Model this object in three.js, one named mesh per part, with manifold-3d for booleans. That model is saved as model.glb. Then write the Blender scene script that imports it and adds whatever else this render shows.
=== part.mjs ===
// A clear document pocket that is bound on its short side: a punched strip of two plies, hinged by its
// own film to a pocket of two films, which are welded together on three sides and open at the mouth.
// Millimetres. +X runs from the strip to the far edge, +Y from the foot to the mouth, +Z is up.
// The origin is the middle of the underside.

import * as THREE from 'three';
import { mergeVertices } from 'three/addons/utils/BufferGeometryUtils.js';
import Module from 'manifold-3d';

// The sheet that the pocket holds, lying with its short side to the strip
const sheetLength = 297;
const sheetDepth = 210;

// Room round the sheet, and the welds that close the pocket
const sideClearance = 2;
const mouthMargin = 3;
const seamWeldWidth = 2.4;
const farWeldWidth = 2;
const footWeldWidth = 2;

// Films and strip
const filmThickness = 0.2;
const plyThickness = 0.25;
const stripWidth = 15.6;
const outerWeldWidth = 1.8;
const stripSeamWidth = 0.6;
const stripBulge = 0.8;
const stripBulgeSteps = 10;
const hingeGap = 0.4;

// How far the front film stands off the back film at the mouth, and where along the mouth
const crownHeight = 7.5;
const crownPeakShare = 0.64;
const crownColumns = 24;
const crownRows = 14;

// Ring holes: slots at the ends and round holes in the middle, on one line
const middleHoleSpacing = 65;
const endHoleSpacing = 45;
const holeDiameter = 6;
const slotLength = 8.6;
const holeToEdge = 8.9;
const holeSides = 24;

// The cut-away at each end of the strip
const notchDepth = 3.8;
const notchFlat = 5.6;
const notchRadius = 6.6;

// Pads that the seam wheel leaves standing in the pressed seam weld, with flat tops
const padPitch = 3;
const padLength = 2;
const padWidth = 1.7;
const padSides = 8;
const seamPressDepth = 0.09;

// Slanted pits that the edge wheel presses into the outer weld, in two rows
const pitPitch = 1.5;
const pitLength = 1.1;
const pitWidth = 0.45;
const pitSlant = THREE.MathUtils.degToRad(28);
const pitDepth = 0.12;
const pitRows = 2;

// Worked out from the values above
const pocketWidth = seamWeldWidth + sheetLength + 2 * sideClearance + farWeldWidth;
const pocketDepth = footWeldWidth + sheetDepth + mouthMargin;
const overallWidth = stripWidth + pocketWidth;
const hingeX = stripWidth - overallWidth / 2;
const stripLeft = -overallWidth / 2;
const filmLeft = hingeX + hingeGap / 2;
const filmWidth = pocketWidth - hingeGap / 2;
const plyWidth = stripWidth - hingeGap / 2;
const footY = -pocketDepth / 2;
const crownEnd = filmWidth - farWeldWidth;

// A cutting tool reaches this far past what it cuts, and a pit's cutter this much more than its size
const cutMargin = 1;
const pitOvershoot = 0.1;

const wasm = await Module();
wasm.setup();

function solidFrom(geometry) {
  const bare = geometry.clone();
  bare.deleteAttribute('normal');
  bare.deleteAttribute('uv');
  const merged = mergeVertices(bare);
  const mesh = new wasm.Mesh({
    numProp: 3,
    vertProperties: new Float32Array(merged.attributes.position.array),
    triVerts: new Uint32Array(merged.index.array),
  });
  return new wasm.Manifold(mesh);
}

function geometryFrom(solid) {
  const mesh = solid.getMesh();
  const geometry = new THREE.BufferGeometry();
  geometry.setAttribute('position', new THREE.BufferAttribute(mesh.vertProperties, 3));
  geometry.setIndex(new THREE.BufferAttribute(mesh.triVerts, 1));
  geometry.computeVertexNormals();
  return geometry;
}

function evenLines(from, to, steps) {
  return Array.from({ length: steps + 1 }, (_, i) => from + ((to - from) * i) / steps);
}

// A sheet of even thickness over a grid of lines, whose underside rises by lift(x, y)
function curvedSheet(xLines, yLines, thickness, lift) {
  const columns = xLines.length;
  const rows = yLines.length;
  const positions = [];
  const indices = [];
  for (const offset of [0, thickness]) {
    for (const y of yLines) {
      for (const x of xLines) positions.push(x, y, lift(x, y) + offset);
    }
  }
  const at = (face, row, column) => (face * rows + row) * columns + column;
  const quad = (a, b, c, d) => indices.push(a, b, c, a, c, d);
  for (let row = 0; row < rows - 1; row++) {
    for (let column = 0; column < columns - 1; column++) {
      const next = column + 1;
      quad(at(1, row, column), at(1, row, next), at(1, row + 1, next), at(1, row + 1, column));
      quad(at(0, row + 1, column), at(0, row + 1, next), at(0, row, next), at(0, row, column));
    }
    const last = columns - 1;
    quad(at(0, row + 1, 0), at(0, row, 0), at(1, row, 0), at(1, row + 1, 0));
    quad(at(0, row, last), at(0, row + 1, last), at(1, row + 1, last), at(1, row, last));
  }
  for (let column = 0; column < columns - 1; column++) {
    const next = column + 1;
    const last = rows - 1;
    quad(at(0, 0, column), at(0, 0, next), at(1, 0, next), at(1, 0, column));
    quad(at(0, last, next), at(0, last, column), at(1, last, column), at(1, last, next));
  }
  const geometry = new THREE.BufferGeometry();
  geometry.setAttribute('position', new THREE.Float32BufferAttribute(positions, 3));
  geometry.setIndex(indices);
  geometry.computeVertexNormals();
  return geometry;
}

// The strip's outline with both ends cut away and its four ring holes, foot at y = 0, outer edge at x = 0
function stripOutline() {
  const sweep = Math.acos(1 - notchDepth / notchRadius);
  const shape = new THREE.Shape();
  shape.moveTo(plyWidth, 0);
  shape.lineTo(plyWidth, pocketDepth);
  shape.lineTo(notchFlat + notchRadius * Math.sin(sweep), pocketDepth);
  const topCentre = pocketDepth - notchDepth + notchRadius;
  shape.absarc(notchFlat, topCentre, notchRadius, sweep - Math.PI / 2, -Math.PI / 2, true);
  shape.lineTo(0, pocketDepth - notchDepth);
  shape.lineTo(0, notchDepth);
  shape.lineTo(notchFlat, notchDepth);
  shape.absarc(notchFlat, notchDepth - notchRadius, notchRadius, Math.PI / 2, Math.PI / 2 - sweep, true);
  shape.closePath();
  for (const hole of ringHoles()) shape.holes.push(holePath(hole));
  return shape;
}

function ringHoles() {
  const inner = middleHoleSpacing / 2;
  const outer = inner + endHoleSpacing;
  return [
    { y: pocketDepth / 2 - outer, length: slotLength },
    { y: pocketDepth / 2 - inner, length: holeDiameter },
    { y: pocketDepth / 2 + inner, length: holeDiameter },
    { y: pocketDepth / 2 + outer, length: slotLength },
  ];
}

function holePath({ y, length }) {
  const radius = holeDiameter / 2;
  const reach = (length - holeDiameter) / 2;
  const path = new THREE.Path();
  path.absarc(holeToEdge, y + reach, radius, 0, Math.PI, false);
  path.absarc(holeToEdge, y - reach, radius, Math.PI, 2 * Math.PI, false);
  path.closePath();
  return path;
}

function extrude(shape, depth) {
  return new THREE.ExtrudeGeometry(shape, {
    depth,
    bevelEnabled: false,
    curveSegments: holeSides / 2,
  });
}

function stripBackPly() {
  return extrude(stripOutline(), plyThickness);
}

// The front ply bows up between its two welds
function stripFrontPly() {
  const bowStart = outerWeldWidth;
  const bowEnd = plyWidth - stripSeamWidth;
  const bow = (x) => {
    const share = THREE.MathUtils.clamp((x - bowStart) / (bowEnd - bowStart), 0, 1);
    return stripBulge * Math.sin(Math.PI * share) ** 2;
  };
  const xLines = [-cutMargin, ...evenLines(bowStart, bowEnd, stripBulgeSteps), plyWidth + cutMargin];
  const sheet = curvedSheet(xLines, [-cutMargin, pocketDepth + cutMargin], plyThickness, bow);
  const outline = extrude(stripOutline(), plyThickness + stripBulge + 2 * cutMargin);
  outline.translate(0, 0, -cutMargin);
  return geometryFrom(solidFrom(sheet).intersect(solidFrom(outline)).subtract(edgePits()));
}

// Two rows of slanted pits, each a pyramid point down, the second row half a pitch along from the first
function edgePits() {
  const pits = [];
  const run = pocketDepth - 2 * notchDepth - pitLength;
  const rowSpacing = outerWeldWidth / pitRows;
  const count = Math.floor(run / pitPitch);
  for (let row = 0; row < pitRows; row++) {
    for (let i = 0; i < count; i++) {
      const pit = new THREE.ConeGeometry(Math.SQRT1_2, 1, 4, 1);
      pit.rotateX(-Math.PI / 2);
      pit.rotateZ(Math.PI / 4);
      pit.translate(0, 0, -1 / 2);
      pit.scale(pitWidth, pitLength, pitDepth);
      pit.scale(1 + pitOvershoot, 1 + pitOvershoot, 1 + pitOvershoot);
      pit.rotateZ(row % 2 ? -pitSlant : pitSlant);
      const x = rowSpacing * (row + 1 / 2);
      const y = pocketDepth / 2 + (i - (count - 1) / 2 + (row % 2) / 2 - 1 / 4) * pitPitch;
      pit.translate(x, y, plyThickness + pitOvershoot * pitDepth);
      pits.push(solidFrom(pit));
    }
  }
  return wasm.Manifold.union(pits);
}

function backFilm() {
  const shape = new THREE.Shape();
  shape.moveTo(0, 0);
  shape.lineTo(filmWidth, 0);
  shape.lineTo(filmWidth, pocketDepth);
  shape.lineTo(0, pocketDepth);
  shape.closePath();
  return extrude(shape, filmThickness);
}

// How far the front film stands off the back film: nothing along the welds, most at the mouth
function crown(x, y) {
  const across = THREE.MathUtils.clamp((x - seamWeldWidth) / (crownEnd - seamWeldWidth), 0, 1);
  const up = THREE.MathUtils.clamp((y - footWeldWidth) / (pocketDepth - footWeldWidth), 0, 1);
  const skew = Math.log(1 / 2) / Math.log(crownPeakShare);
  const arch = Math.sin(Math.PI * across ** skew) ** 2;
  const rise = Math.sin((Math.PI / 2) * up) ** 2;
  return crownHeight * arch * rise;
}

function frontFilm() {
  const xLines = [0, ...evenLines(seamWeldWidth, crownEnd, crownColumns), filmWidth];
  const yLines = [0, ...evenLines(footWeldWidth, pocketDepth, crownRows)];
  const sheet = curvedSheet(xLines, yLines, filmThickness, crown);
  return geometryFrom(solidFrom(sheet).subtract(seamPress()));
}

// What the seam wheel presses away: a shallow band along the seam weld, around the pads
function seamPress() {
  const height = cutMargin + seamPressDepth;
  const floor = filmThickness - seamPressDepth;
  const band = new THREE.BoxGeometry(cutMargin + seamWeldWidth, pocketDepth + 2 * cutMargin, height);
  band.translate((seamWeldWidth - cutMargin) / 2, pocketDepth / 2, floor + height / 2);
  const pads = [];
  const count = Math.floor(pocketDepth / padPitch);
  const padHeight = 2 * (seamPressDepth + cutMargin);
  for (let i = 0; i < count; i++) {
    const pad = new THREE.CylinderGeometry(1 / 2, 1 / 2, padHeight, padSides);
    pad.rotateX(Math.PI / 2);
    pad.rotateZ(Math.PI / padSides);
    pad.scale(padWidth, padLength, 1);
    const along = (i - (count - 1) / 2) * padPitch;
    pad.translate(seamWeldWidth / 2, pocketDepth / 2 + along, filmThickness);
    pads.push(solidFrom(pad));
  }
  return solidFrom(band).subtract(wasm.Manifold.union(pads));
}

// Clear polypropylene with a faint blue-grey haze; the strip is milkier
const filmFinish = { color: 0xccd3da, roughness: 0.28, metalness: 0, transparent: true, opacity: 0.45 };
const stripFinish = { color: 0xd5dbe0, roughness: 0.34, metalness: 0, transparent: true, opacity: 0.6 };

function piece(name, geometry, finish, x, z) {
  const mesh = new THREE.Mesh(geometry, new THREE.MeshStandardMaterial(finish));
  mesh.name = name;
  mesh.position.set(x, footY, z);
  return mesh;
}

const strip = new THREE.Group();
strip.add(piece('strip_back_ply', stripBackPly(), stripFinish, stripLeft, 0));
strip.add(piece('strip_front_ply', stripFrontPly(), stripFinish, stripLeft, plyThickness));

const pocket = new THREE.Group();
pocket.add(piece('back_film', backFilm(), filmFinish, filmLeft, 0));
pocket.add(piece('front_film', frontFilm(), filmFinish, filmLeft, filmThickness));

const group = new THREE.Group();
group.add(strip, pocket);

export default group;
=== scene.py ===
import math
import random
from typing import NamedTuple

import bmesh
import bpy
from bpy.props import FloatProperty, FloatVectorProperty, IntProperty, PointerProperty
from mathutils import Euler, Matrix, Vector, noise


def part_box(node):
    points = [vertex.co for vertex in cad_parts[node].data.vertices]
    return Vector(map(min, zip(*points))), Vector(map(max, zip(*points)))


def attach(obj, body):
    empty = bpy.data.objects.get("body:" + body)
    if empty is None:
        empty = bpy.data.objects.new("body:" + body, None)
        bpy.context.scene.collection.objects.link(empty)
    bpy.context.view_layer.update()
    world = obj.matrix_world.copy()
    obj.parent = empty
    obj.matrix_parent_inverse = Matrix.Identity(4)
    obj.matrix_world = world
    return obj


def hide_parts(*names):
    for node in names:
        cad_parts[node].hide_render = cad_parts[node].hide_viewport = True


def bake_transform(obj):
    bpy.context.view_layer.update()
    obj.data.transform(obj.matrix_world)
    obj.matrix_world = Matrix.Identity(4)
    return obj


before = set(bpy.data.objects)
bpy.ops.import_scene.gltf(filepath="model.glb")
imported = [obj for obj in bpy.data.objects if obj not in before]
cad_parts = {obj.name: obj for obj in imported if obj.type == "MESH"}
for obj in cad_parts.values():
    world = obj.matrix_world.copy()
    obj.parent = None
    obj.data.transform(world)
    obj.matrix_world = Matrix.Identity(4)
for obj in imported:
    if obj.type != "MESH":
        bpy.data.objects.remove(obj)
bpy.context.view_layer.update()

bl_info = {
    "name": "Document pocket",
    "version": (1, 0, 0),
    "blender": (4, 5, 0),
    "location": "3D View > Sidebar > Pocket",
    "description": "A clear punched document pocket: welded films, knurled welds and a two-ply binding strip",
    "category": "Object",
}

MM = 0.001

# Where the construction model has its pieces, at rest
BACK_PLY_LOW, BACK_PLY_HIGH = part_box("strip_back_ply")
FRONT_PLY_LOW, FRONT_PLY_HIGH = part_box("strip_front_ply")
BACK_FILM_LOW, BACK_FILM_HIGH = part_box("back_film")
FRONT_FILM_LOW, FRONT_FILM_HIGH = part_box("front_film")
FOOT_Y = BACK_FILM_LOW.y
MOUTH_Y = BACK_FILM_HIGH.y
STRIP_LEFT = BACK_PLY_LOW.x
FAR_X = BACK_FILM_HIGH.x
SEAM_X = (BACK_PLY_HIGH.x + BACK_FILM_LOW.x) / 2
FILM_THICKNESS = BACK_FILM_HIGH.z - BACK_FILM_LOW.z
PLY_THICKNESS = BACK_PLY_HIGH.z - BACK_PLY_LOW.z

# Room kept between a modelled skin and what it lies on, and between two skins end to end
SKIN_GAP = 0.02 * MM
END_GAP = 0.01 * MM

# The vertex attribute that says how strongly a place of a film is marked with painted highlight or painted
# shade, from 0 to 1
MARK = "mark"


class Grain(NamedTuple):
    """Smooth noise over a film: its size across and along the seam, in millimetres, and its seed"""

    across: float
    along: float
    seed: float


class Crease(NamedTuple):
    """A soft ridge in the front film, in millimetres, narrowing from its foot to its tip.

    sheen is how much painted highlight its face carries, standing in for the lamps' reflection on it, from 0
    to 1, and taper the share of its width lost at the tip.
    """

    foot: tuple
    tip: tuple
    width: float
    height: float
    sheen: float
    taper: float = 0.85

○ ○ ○

▶ [What to do]:
Quote exactly the lines running from the line with "obj.matrix_parent_inverse = Matrix.Identity(4)" through the line with "END_GAP = 0.01 * MM", both ends included, and nothing more.

▶ [Final answer]:
    obj.matrix_parent_inverse = Matrix.Identity(4)
    obj.matrix_world = world
    return obj


def hide_parts(*names):
    for node in names:
        cad_parts[node].hide_render = cad_parts[node].hide_viewport = True


def bake_transform(obj):
    bpy.context.view_layer.update()
    obj.data.transform(obj.matrix_world)
    obj.matrix_world = Matrix.Identity(4)
    return obj


before = set(bpy.data.objects)
bpy.ops.import_scene.gltf(filepath="model.glb")
imported = [obj for obj in bpy.data.objects if obj not in before]
cad_parts = {obj.name: obj for obj in imported if obj.type == "MESH"}
for obj in cad_parts.values():
    world = obj.matrix_world.copy()
    obj.parent = None
    obj.data.transform(world)
    obj.matrix_world = Matrix.Identity(4)
for obj in imported:
    if obj.type != "MESH":
        bpy.data.objects.remove(obj)
bpy.context.view_layer.update()

bl_info = {
    "name": "Document pocket",
    "version": (1, 0, 0),
    "blender": (4, 5, 0),
    "location": "3D View > Sidebar > Pocket",
    "description": "A clear punched document pocket: welded films, knurled welds and a two-ply binding strip",
    "category": "Object",
}

MM = 0.001

# Where the construction model has its pieces, at rest
BACK_PLY_LOW, BACK_PLY_HIGH = part_box("strip_back_ply")
FRONT_PLY_LOW, FRONT_PLY_HIGH = part_box("strip_front_ply")
BACK_FILM_LOW, BACK_FILM_HIGH = part_box("back_film")
FRONT_FILM_LOW, FRONT_FILM_HIGH = part_box("front_film")
FOOT_Y = BACK_FILM_LOW.y
MOUTH_Y = BACK_FILM_HIGH.y
STRIP_LEFT = BACK_PLY_LOW.x
FAR_X = BACK_FILM_HIGH.x
SEAM_X = (BACK_PLY_HIGH.x + BACK_FILM_LOW.x) / 2
FILM_THICKNESS = BACK_FILM_HIGH.z - BACK_FILM_LOW.z
PLY_THICKNESS = BACK_PLY_HIGH.z - BACK_PLY_LOW.z

# Room kept between a modelled skin and what it lies on, and between two skins end to end
SKIN_GAP = 0.02 * MM
END_GAP = 0.01 * MM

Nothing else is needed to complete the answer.